The Americans appear to be much disappointed for not being able to establish their operational bases in Pakistan's tribal belt (or in Quetta) for their 'renewed drive' to crush Taliban since Islamabad does not want any foreign military forces to operate from its soil. The Pakistani establishment would want all such operations to be conducted by its own forces and the foreign (in this case, American) forces not to spill over into Pakistani territory.
The American administration has lately stepped up its operations in Afghanistan out of its anxiety to capture Osama bin Laden by whatever means possible before the presidential election due later this year. Reports carried by the western Press suggest that according to American intelligence Osama bin Laden could be in a sanctuary within about a hundred miles from Pakistan.
A special task force (Task Force 121) comprising CIA operatives and specially trained military detachments under the command of Admiral William McRaven has been deployed to hunt down Osama bin Laden.
McRaven was in command of the US military contingent which captured President Saddam Hussein in Iraq. The Americans apparently believe that their chances of success would vastly improve if they were to operate from bases inside Pakistan. So far Islamabad has been firmly against any such activity.

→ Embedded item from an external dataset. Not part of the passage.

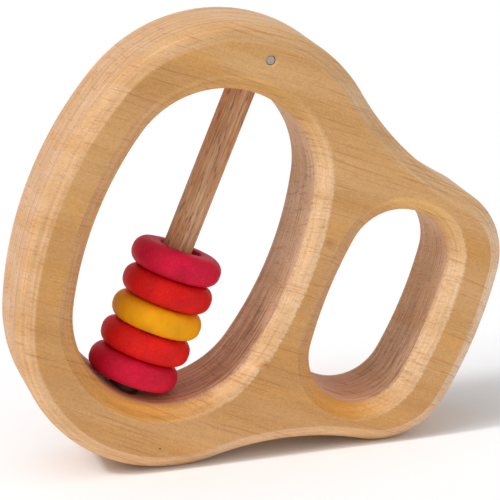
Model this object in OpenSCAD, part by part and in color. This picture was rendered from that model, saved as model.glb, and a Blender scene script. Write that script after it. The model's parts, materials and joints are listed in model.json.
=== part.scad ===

The US media, possibly out of a sense of frustration, has even expressed concern about what they call President Musharraf's "reliability" in the war against terrorism. The New York Times in an editorial has said that even though the US administration has "rewarded" the General and Pakistan for their part in the war against terror, "Pakistan has been unable to secure its borders against a resurgent Taliban..." The Washington Times has been even more critical and, inter alia, said that (President Musharraf's) deal with the MMA "to legitimise his continuance in office until 2007 and his rewriting of the Constitution... has been at the price of further empowering a movement that seeks Taliban-style rule for both Pakistan and neighbouring Afghanistan."
Washington should be expected to be aware of the complex situation confronting Gen Pervez Musharraf as a result of his involvement in the US-led war against terror. The American establishment including the so-called experts who advise the US state department on its South Asian policy frequently grumble about Pakistan's "failure" to contain religious extremism.
Several previous governments in Pakistan have encouraged the conservatism and the legacy cannot be eliminated overnight. The general has a commitment to moderation and liberalism and in the years to come Pakistan could hope to be a more open society. There is already an expanding middle class which favours liberalization.
The Americans should also not expect the conservatism prevailing in the tribal belt on Afghan border to disappear easily. The different ethnic groups (e.g. Pakhtun and non-Pakhtun) in the tribal area have their own laws and customs and it is only with economic reform and education that these customs and laws can be replaced with the laws of the country and that would take time.
The outsiders, specially the Americans as they are present in the area, have to understand that for centuries a strong religious and cultural nexus has existed between the different tribes of the Pakistani tribal belt and their counterparts inside Afghanistan.
A large section of the tribal population is traditionally conservative, strongly supportive of a Taliban-style of governance. It is unrealistic for the West to expect that President Pervez Musharraf can, in no time, bring about dramatic changes in the complexion and perceptions of the population there.